Work required:
Give the number of lines containing the word "parts", and nothing else.

Supplied material:
##############################

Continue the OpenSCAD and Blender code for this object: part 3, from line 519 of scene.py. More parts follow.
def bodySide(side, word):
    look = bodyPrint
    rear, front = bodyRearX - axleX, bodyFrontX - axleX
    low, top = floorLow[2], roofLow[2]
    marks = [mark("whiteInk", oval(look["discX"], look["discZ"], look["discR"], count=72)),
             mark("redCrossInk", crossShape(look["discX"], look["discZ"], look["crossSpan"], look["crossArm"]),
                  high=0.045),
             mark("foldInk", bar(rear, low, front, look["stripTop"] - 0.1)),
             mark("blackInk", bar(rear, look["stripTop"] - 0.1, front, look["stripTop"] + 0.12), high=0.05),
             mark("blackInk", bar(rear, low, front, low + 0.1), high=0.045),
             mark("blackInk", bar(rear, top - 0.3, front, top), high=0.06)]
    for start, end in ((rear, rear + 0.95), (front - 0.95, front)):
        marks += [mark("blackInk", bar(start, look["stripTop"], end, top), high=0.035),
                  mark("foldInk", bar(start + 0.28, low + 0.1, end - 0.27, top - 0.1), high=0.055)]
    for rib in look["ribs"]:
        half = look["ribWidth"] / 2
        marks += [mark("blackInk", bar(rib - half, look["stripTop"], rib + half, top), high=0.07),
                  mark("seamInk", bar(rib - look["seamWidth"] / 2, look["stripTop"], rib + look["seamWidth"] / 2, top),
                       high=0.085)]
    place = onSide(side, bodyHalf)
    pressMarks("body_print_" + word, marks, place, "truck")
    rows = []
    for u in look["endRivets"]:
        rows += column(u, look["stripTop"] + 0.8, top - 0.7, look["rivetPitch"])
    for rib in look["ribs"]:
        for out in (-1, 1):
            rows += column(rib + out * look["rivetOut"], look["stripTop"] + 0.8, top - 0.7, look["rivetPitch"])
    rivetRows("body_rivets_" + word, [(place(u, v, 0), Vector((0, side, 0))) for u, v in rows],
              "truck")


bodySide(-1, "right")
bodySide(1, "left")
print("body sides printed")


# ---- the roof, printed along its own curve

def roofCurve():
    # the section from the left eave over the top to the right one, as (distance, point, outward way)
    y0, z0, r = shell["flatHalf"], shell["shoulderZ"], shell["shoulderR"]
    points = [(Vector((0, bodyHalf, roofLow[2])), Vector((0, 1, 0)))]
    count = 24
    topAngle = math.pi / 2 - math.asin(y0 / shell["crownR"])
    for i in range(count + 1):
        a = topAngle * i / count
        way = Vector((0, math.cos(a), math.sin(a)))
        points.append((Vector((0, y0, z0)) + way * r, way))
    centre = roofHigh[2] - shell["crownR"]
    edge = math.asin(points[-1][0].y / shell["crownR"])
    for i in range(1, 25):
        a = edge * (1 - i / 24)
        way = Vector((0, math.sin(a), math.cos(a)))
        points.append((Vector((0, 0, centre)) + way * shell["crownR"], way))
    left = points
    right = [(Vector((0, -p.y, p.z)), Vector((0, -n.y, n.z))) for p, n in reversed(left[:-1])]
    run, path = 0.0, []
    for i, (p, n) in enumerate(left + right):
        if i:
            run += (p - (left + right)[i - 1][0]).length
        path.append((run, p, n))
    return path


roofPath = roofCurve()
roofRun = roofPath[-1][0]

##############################

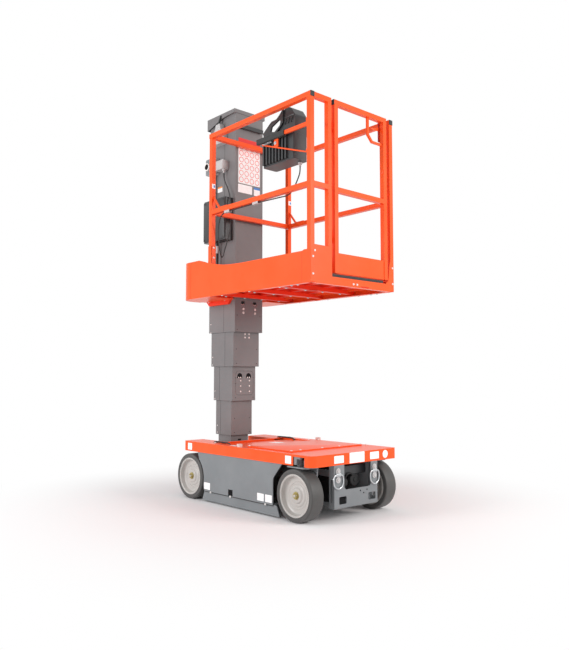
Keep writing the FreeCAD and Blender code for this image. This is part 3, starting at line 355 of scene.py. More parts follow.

##############################

Task answer:
2